Anche in questo caso è difficile verificare le affermazioni, ma il laboratorio di ricerca umanitaria dell’università di Yale, che monitora il conflitto, ha avuto accesso a immaginari satellitari che proverebbero le accuse.

La città «sembra essere coinvolta in un processo sistematico e intenzionale di pulizia etnica delle comunità indigene non arabe Fur, Zaghawa e Berti attraverso sfollamenti forzati ed esecuzioni sommarie», fanno sapere da Yale. Alcuni vengono uccisi nella città mentre altri vengono intercettati mentre cercano di fuggire. Secondo l'agenzia delle Nazioni Unite per le migrazioni da domenica più di 26mila persone sono scappate dai combattimenti, cercando un rifugio sicuro.

Le reazioni

Al momento è impossibile stimare con esattezza il numero delle vittime. L’Alto Commissario dell’Onu per i diritti umani, Volker Türk, ha lanciato l’allarme: «Ricordo ai combattenti delle Rsf i loro obblighi ai sensi del diritto internazionale, garantire la protezione ai civili e il passaggio di rifornimenti essenziali e assistenza umanitaria».

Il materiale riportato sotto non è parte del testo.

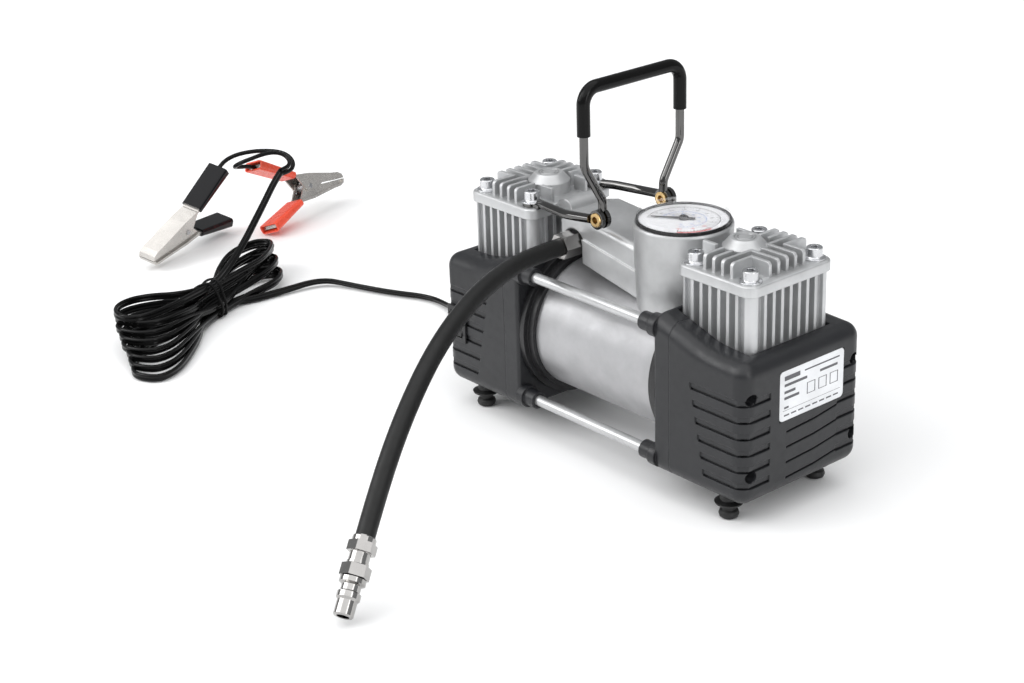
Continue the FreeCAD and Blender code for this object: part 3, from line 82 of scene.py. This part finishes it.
def add_light(name, kind, place, aim, power):
    data = bpy.data.lights.new(name, kind)
    data.energy = power
    light = bpy.data.objects.new(name, data)
    scene.collection.objects.link(light)
    light.location = place
    light.rotation_euler = (Vector(aim) - Vector(place)).to_track_quat("-Z", "Y").to_euler()
    return data


def area_light(name, place, aim, size, power):
    data = add_light(name, "AREA", place, aim, power)
    data.shape = "RECTANGLE"
    data.size, data.size_y = size


def broad_light(name, place, power, spread):
    """An even light from far away, as from a large overhead screen."""
    add_light(name, "SUN", place, (0, 0, 0), power).angle = math.radians(spread)


def make_studio():
    world = bpy.data.worlds.new("studio")
    scene.world = world
    world.use_nodes = True
    background = world.node_tree.nodes["Background"]
    background.inputs["Color"].default_value = (0.96, 0.98, 1, 1)
    background.inputs["Strength"].default_value = 0.34
    bpy.ops.mesh.primitive_plane_add(size=12, location=(0, 0, -0.0002))
    floor = bpy.context.object
    floor.name = "studio_floor"
    floor_look = Look("studio_floor", (0.93, 0.93, 0.93), 0.9)
    floor_look.vary(floor_look.noise(3), 0.995, 1.005)
    floor.data.materials.append(floor_look.material)
    broad_light("overhead", (0.2, -0.35, 1.5), 2.1, 95)
    broad_light("front", (-0.5, -1.2, 0.9), 0.75, 45)
    area_light("left_box", (-0.9, -1.0, 0.75), (0, 0, 0.07), (0.35, 0.9), 4.5)
    area_light("right_box", (1.25, -0.15, 0.55), (0.1, 0, 0.07), (0.35, 0.8), 3.2)
    scene.view_settings.view_transform = "Standard"
    scene.view_settings.exposure = 0.1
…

Alle parole di Türk, hanno fatto seguito quelle del presidente della Commissione dell'Unione africana, Mahamoud Ali Youssouf, che si dice «profondamente preoccupato per l'escalation di violenza e le atrocità segnalate a El Fasher» e «condanna con la massima fermezza le gravi violazioni dei diritti umani e del diritto internazionale umanitario, inclusi presunti crimini di guerra e uccisioni di civili per motivi etnici».

Le Rsf non sono nuove a questo tipo di azioni. Già nel 2023, quando avevano conquistato Geneina, la capitale del Darfur occidentale, avevano ucciso almeno 15mila civili appartenenti per lo più a gruppi non arabi.